Resort campgrounds, including the KOA camp in Chula Vista, are not immune to this recession, but campground owners say the weakening economy has attracted more vacationers looking to save a buck without having to sacrifice comfort and fun.

“People still want to get away but are looking for more affordable vacations,” said Linda Profaizer, president and chief executive of the National Assn. of RV Parks and Campgrounds, a trade organization that represents more than 3,700 privately owned campgrounds across the country.

She’s optimistic that recession-wary vacationers will continue to make use of resort campgrounds.

“Our industry will do well this year, not break records, but do well,” she said.

Other campground franchise owners have also reported strong business.

“Typically, we do well when the economy is down because we are an economical alternative but still a fun family option,” said Michele Wisher, spokeswoman for Ohio-based Leisure Systems Inc., which owns a chain of 70 Yogi Bear’s Jellystone Park campgrounds. The company added three new Yogi Bear parks in 2008.

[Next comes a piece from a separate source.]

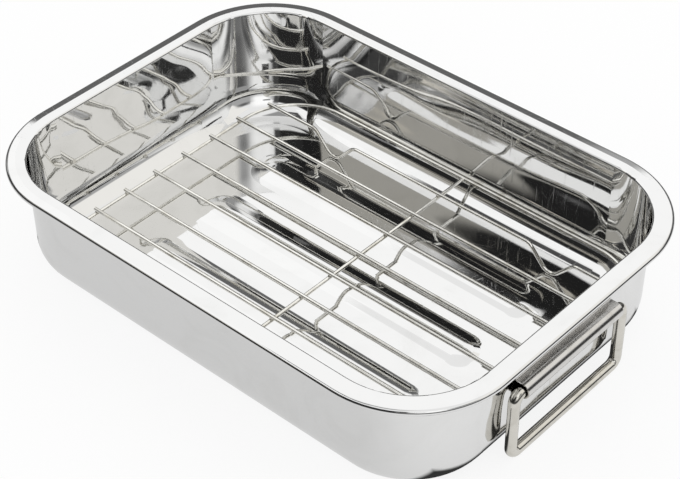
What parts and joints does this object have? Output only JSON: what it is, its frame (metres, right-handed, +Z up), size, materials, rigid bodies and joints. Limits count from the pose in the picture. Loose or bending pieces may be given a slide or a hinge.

Resort campground owners are so optimistic about the future that many are making hefty investments in the business.

In Cobb, about 100 miles north of San Francisco, the owner of the town’s Yogi Bear park spent nearly $500,000 to upgrade the park’s miniature golf course.

At the Flying Flags RV Resort in Buellton, northeast of Santa Barbara, work crews are completing $1.3 million in improvements, including a new fitness center, luxury cabins and upgrades to the campground’s RV sites, landscaping and electrical system.

“We think this is going to be a strong market,” said Dan Baumann, general manager of the park.

Montana-based Kampgrounds of America, a franchise with nearly 500 campgrounds throughout North America, reported that revenue in 2008 was the second-highest of any year in the last decade. Registration numbers at KOA are up 39% over the last 10 years.

KOA, which began with one roadside campground in Billings, Mont., in 1962, has added 50 new campgrounds across the country in the last two years.

Resort camping has benefited from several trends in the travel and tourism business.

While Americans continue to travel, they are spending much less. According to a survey of 2,200 adults conducted for the U.S. Travel Assn., an industry group, almost two-thirds of Americans plan to take at least one overnight trip during the next six months.

But because of the slumping economy, nearly 85% of those surveyed said they would cut back on spending, according to the February survey.

Hotels have been hit hard by travelers’ cost cutting, with the national hotel occupancy rate dropping to 53% in February, a 10% slide from the previous year, and revenue per available room falling 17%, according to Smith Travel Research Inc.

One alternative to hotels -- tent camping at state and national parks and forests -- has been declining for years, perhaps due to a growing aversion among American teens to spending time outdoors, according to several surveys and polls by outdoor equipment manufacturers. Per-capita visits to California state parks dropped nearly 15% in 2007 compared with 1978, according to state figures.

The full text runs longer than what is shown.